2. The long term development of a MIG will require an expansion of the Scottish Government’s revenue-raising powers. A clear assessment of the scale of this will be required as well as those taxes that are likely to generally raise the largest amounts.
3. The short term focus should be on a full consideration of what additional revenue could be raised from existing tax powers. It is possible that significant additional revenue could be raised by changes to Scottish Income Tax and council tax using existing powers. However, there are short term political difficulties around utilising existing revenue-raising powers, with the 2024 Scottish Government Tax Strategy committing to no major changes to Scottish Income Tax policy.[17]
4. The scenarios we have modelled can make a significant contribution to the revenue-raising targets for a MIG across the short-, medium- and long term. The lower revenue-raising estimates are exceeded by the scenarios we modelled, and our modelling options would make a considerable contribution to the upper revenue-raising estimates. Indeed, at Stage 2, the upper estimate is in fact exceed largely as a result of the significant revenue raised by our modelled reduction in the Scottish Income Tax personal allowance. However, it is important to note that the scenarios we present do not account for potential behavioural changes or wider fiscal implications for Block Grant Adjustments (BGA).

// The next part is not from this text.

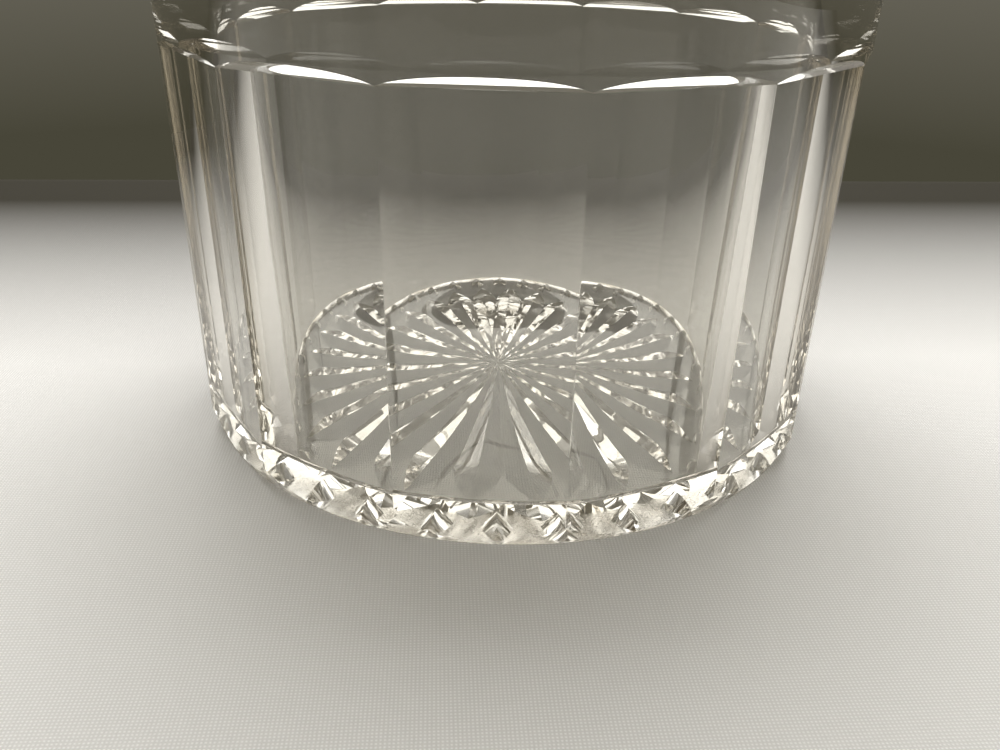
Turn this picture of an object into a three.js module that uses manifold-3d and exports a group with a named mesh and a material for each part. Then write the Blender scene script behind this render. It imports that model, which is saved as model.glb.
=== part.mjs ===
// A cut-glass bottle coaster: one thick piece of clear glass. Millimetres, +Z up, origin at the centre of
// the underside. It is made in the glass cutter's order: a round blank is turned, flat panels are ground
// round its side, and mitre grooves are cut into its underside.
import * as THREE from "three";
import { mergeVertices } from "three/addons/utils/BufferGeometryUtils.js";
import Module from "manifold-3d";

const wasm = await Module();
wasm.setup();

// The round blank.
const HEIGHT = 86;
const FOOT_RADIUS = 59;
const OUTER_FLARE = 0.014; // the outside widens by this much for each millimetre of height
const FOOT_BEVEL_WIDTH = 1.7; // a steep bevel that takes the corners of the panels off at the foot
const FOOT_BEVEL_HEIGHT = 4;
const FLOOR_THICKNESS = 4;
const CAVITY_RADIUS = 49.2; // at the level of the floor
const CAVITY_FLARE = 0.03; // the wall gets thinner towards the rim
const CAVITY_FILLET = 2;
const RIM_ROUND = 1.2;
const ROUND_STEPS = 112; // eight steps to a panel
const RIM_STEPS = 4; // on each half of the rim
const FILLET_STEPS = 6;

// The flat panels and the scooped stops at their tops.
const PANEL_COUNT = 14;
const PANEL_TOP = 68;
const PANEL_BITE = 0.06; // the panels go this much deeper than the blank's side, so their edges are crisp
const SCOOP_RADIUS = 5;
const SCOOP_START = 150; // degrees on the scoop's arc: it leaves the panel at a slant
const SCOOP_END = 95; // and runs nearly level by the time it is outside the glass
const SCOOP_STEPS = 5;

// The star in the middle of the underside.
const STAR_RAYS = 24;
const STAR_TIP_RADIUS = 45.8;
const STAR_FULL_RADIUS = 36; // the rays keep their full depth from the centre to here
const STAR_DEPTH = 2;
const STAR_SLOPE = 22; // degrees between a groove's flanks and the underside
const STAR_TURN = 12;
const RUN_OUT_STEPS = 6;

// The ring of short cuts between the star and the edge of the foot.
const RING_CUTS = 32;
const RING_INNER_RADIUS = 46.4;
const RING_DEEPEST_RADIUS = 48.4;
const RING_OUTER_RADIUS = 56.6;
const RING_DEPTH = 2.7;
const RING_SLOPE = 47;
const RING_TURN = 2.8;
const BLUNT_STEPS = 3; // on the short inner end of a cut
const LONG_STEPS = 7; // on its long outer end

const TOOL_CLEARANCE = 3; // how far the cutting tools stand out of the glass
const WHEEL_BODY = 12; // how far the cutting wheels reach below the underside

const radians = THREE.MathUtils.degToRad;
const lerp = THREE.MathUtils.lerp;
const outerRadius = (z) => FOOT_RADIUS + OUTER_FLARE * z;
const cavityRadius = (z) => CAVITY_RADIUS + CAVITY_FLARE * (z - FLOOR_THICKNESS);

// A closed geometry as a solid, and a solid back as a geometry with flat facets.
function solidOf(geometry) {
  const bare = geometry.clone();
  bare.deleteAttribute("normal");
  bare.deleteAttribute("uv");
  const merged = mergeVertices(bare, 1e-4);
  const vertProperties = merged.attributes.position.array;
  const triVerts = new Uint32Array(merged.index.array);
  return new wasm.Manifold(new wasm.Mesh({ numProp: 3, vertProperties, triVerts }));
}

function geometryOf(solid) {
  const mesh = solid.getMesh();
  const geometry = new THREE.BufferGeometry();
  geometry.setAttribute("position", new THREE.BufferAttribute(mesh.vertProperties, 3));
  geometry.setIndex(new THREE.BufferAttribute(mesh.triVerts, 1));
  const flat = geometry.toNonIndexed();
  flat.computeVertexNormals();
  return flat;
}

// Points on an arc, ends included. Angles are in degrees, counted from the outward side upwards.
function arc(centreR, centreZ, radius, from, to, steps) {
  return Array.from({ length: steps + 1 }, (_, i) => {
    const angle = radians(lerp(from, to, i / steps));
    return new THREE.Vector2(centreR + radius * Math.cos(angle), centreZ + radius * Math.sin(angle));
  });
}

// A profile of (radius, height) turned about +Z. The first corner of the turned shape is on the -Y side.
function turned(profile, steps) {
  return new THREE.LatheGeometry(profile, steps).rotateX(Math.PI / 2);
}

// The blank: bevelled foot, flared side, rounded rim, tapered cavity with a filleted flat floor.
function turnedBlank() {
  const rimCentre = HEIGHT - RIM_ROUND;
  const filletCentre = FLOOR_THICKNESS + CAVITY_FILLET;
  const profile = [
    new THREE.Vector2(0, 0),
    new THREE.Vector2(outerRadius(0) - FOOT_BEVEL_WIDTH, 0),
    new THREE.Vector2(outerRadius(FOOT_BEVEL_HEIGHT), FOOT_BEVEL_HEIGHT),
    ...arc(outerRadius(rimCentre) - RIM_ROUND, rimCentre, RIM_ROUND, 0, 90, RIM_STEPS),
    ...arc(cavityRadius(rimCentre) + RIM_ROUND, rimCentre, RIM_ROUND, 90, 180, RIM_STEPS),
    ...arc(cavityRadius(filletCentre) - CAVITY_FILLET, filletCentre, CAVITY_FILLET, 0, -90, FILLET_STEPS),
    new THREE.Vector2(0, FLOOR_THICKNESS),
  ];
  return turned(profile, ROUND_STEPS);
}

// The grinder's path round the side, as one many-sided ring. Its inner faces are the planes of the panels.
// Over each panel the ring's top sweeps outwards in a hollow curve, which leaves an arched stop under the
// plain collar.
function panelRing() {
  const flat = Math.cos(Math.PI / PANEL_COUNT); // a panel's distance from the axis for each unit at its edges
  const side = (z) => (outerRadius(z) - PANEL_BITE) * flat;
  const start = radians(SCOOP_START);
  const hollow = arc(
    side(PANEL_TOP) - SCOOP_RADIUS * Math.cos(start),
    PANEL_TOP - SCOOP_RADIUS * Math.sin(start),
    SCOOP_RADIUS,
    SCOOP_START,
    SCOOP_END,
    SCOOP_STEPS,
  );
  const outside = hollow.at(-1).x + SCOOP_RADIUS;
  const faces = [
    new THREE.Vector2(side(-TOOL_CLEARANCE), -TOOL_CLEARANCE),
    new THREE.Vector2(outside, -TOOL_CLEARANCE),
    new THREE.Vector2(outside, hollow.at(-1).y),
    ...hollow.reverse(),
    new THREE.Vector2(side(-TOOL_CLEARANCE), -TOOL_CLEARANCE),
  ];
  const corners = faces.map((p) => new THREE.Vector2(p.x / flat, p.y));
  return turned(corners, PANEL_COUNT).rotateZ(Math.PI / PANEL_COUNT);
}

// A wheel of V-edged cuts, as one body. keel is a list of (radius, depth) from the inner end of a cut to
// its outer end. Every second meridian carries a keel, and the one between them carries the ridge where the
// flanks of two neighbours meet: flanks fall away from the keel at the given slope.
function mitreWheel(keel, cuts, slope) {
  const halfStep = Math.PI / cuts;
  const inner = keel[0];
  const outer = keel.at(-1);
  const closed = [new THREE.Vector2(inner.x, -WHEEL_BODY), new THREE.Vector2(outer.x, -WHEEL_BODY)];
  closed.push(...keel.slice().reverse());
  if (inner.x > 0) {
    closed.push(closed[0]);
  }
  const wheel = new THREE.LatheGeometry(closed, 2 * cuts);
  const place = wheel.attributes.position;
  for (let i = 0; i < place.count; i++) {
    const meridian = Math.floor(i / closed.length);
    const corner = i % closed.length;
    const onKeel = corner > 1 && corner < 2 + keel.length;
    if (meridian % 2 === 1) {
      const radius = closed[corner].x;
      const stretch = 1 / Math.cos(halfStep);
      const drop = onKeel ? radius * Math.tan(halfStep) * Math.tan(radians(slope)) : 0;
      place.setXYZ(i, place.getX(i) * stretch, place.getY(i) - drop, place.getZ(i) * stretch);
    }
  }
  return wheel.rotateX(Math.PI / 2);
}

// A ray of the star keeps its depth from the centre to its full radius, then the wheel runs out in an arc.
function starKeel() {
  const runOut = Array.from({ length: RUN_OUT_STEPS + 2 }, (_, i) => {
    const out = i / RUN_OUT_STEPS;
    return new THREE.Vector2(lerp(STAR_FULL_RADIUS, STAR_TIP_RADIUS, out), STAR_DEPTH * (1 - out * out));
  });
  return [new THREE.Vector2(0, STAR_DEPTH), ...runOut];
}

// A short cut is a leaf: it is steep and blunt towards the star, and runs out in a long arc at the edge of
// the foot.
function ringKeel() {
  const point = (end, away) => {
    const radius = lerp(RING_DEEPEST_RADIUS, end, away);
    return new THREE.Vector2(radius, RING_DEPTH * (1 - away * away));
  };
  const blunt = Array.from({ length: BLUNT_STEPS + 2 }, (_, i) => {
    return point(RING_INNER_RADIUS, (BLUNT_STEPS + 1 - i) / BLUNT_STEPS);
  });
  const long = Array.from({ length: LONG_STEPS + 1 }, (_, i) => point(RING_OUTER_RADIUS, (i + 1) / LONG_STEPS));
  return [...blunt, ...long];
}

function glassBody() {
  const star = mitreWheel(starKeel(), STAR_RAYS, STAR_SLOPE).rotateZ(radians(STAR_TURN));
  const ring = mitreWheel(ringKeel(), RING_CUTS, RING_SLOPE).rotateZ(radians(RING_TURN));
  const panelled = solidOf(turnedBlank()).subtract(solidOf(panelRing()));
  const cut = panelled.subtract(solidOf(star)).subtract(solidOf(ring));
  const clearGlass = new THREE.MeshStandardMaterial({
    color: "#eef0ea",
    roughness: 0.02,
    metalness: 0,
    transparent: true,
    opacity: 0.35,
  });
  const mesh = new THREE.Mesh(geometryOf(cut), clearGlass);
  mesh.name = "glass_body";
  return mesh;
}

const coaster = new THREE.Group();
coaster.add(glassBody());

export default coaster;
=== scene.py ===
import math

import bmesh
import bpy
import numpy as np
from mathutils import Matrix


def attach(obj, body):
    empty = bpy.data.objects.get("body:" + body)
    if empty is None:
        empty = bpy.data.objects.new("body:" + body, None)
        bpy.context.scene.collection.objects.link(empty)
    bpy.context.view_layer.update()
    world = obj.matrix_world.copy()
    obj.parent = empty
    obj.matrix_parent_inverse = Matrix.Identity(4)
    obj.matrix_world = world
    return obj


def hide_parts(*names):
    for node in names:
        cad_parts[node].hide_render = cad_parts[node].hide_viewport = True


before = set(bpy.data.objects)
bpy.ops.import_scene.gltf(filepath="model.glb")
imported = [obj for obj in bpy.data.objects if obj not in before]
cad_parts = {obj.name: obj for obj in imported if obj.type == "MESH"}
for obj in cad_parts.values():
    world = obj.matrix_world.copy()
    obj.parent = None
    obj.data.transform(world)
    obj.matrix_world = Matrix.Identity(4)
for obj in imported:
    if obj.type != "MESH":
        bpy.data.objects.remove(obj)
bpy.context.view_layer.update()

# The glass body, with its sizes in millimetres
# One thick piece of clear lead glass. A round blank is made in a mould, then flat panels are ground up
# its side as far as a plain collar, where the wheel leaves a scooped stop over each panel. The cup inside
# keeps the faintly rippled surface of the mould.
millimetre = 0.001
foot_radius = 59.0
rim_height = 86.0
rim_round = 1.2
rim_start = rim_height - rim_round
side_flare = 0.014  # how much the outside widens for each millimetre of height
foot_bevel_width = 1.7
foot_bevel_height = 4.0
cup_floor_height = 4.0
cup_floor_radius = 49.2
cup_flare = 0.03
cup_fillet = 1.5
cup_fillet_top = cup_floor_height + cup_fillet
floor_rise = 1.5  # of the floor's middle over its edge

panels = 14
panel_half_turn = math.pi / panels
panel_top = 68.0
panel_bite = 0.06  # how much deeper than the blank's side the wheel goes, so that the edges are crisp
edge_softening = 0.4  # radius of the corners between the panels
edge_strip = 0.1  # a strip of flat beside each corner, which keeps the corner's shading to the corner
scoop_radius = 5.0
scoop_start = math.radians(150)
scoop_end = math.radians(95)

ripples = 60
ripple_slope = 0.0012  # of all the ripples together, as a root mean square
ripple_fade = 6.0  # the ripples come in over this length from each end of the wall and of the floor
most_waves_round = 36
least_climb = 0.05  # radians of a wave for each millimetre up the wall
most_climb = 0.7
wall_seed = 5
floor_seed = 8

flat_columns = 17
corner_columns = 5
flat_row_heights = (20.0, 40.0)
scoop_samples = 200
scoop_rows = 16
collar_rows = 3
rim_steps = 12  # on each half of the rim
wall_rows = 70
fillet_steps = 24
floor_rows = 38


def side_radius(height):
    """Outside of the round blank: the foot's radius plus the flare times the height."""
    return foot_radius + side_flare * height


def cup_radius(height):
    """Inside of the cup: its radius at the floor plus the flare times the height over the floor."""
    return cup_floor_radius + cup_flare * (height - cup_floor_height)


def panel_distance(height):
    """Distance of a panel's middle from the axis: the blank's side less the bite, times the cosine of half
    the turn of a panel."""
    return (side_radius(height) - panel_bite) * math.cos(panel_half_turn)


def panelled(height, local):
    """Radius of the many-sided outline at a height, at the angle local from the middle of a panel: the
    panel's distance over the cosine on the flat, and the far crossing with a small circle at the softened
    corner."""
    centre = (panel_distance(height) - edge_softening) / math.cos(panel_half_turn)
    to_corner = panel_half_turn - np.abs(local)
    reach = np.arctan2(edge_softening * math.sin(panel_half_turn),
                       centre + edge_softening * math.cos(panel_half_turn))
    across = centre * np.sin(to_corner)
    arc = centre * np.cos(to_corner) + np.sqrt(np.maximum(edge_softening**2 - across**2, 0))
    return np.where(to_corner < reach, arc, panel_distance(height) / np.cos(local))


def bevelled(height):
    """Radius of the foot's bevel at a height: a straight line from the foot's radius less the bevel's width
    out to the blank's side at the bevel's top."""
    return side_radius(height) - foot_bevel_width * (1 - height / foot_bevel_height)


def side_angles():
    """Azimuths of the side's points, and their angles from the middle of their panel. A flat has a point at
    each end and an even row of points between, which starts and ends a narrow strip inside of them. The
    corner has its points between the ends of its two flats."""
    corner = edge_softening * math.sin(panel_half_turn) / foot_radius
    end = panel_half_turn - corner
    strip = edge_strip / foot_radius
    flat = np.linspace(-end + strip, end - strip, flat_columns)
    turn = panel_half_turn + np.linspace(-corner, corner, corner_columns + 2)[1:-1]
    one = np.concatenate([[-end], flat, [end], turn])
    azimuth = (2 * panel_half_turn * np.arange(panels)[:, None] + one).ravel()
    local = np.tile(np.where(one > panel_half_turn, one - 2 * panel_half_turn, one), panels)
    return azimuth, local


def rippled(azimuth, height, seed):
    """Ripples in a moulded face: a sum of waves of random direction and phase, each a cosine of a whole
    number of turns round the cup plus a rate up the wall. Each wave is as steep as the next, so short ones
    are shallow."""
    draw = np.random.default_rng(seed)
    round_rate = draw.integers(-most_waves_round, most_waves_round + 1, ripples)
    up_rate = draw.uniform(least_climb, most_climb, ripples)
    phase = draw.uniform(0, 2 * math.pi, ripples)
    steepness = np.hypot(round_rate / cup_floor_radius, up_rate)
    angle = azimuth[..., None] * round_rate + np.asarray(height)[..., None] * up_rate + phase
    return ripple_slope * math.sqrt(2 / ripples) * (np.cos(angle) / steepness).sum(axis=-1)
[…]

5. Countries that have successful implemented MIG-type schemes have a tax-to-GDP ratio above that of the UK and the OECD average. As a result, raising upwards of £10bn for the ‘full’ implementation of a MIG would not put Scotland out of line with the level of tax raised in other countries with generous MIG-type policies. Moreover, international comparisons show that those countries that raise more in taxes than the UK often do so by having a broader tax base across different types of taxation, including VAT and employer social security contributions, and higher personal tax rates on lower- and middle-earners than is currently the case in the UK.[18]
6. The raising of additional revenue to specifically fund a policy objective, such as a MIG, is not common practice. International examples also teach us that it would be difficult to align certain tax changes to specific spending changes. Doing so could, in fact, undermine confidence and support for both the tax rise and the policy objective being funded.
7. Not all tax increases that the Scottish Government could introduce will necessarily be directed to the MIG. If the Scottish Government was to receive additional revenue-raising powers, there is likely a number of policy areas that will be under consideration for an increase in public spending. Understanding that there will likely be competing demands for additional revenue will be important when setting the ambition and scope of the MIG, especially in the longer term.
8. The distributional impacts of tax changes should not be considered in isolation, but alongside the impacts and generosity of the MIG. There can often be an undue focus upon the progressivity of taxation, rather than a wider focus on the generosity and progressivity of tax-and-spend decisions. Introducing a MIG can be designed to mitigate any potential regressive tax increases necessary to fund the system.
9. Accounting for behavioural changes is an important element when considering the expected revenue raised and sustainability of changes to tax policy. This is especially the case for income-based taxes, and in light of Scotland’s proximity to the rest of the UK. However, it should be recognised that evidence of behavioural change is built on assumptions that carry a degree of uncertainty.
10. Administrative feasibility matters when considering what tax changes to introduce. Scottish Income Tax, the biggest source of devolved tax revenue, is still mostly collected by HMRC rather than Revenue Scotland. The Scottish Government would need to develop a more robust infrastructure for collecting revenues if significant expansions in tax raising powers were to occur.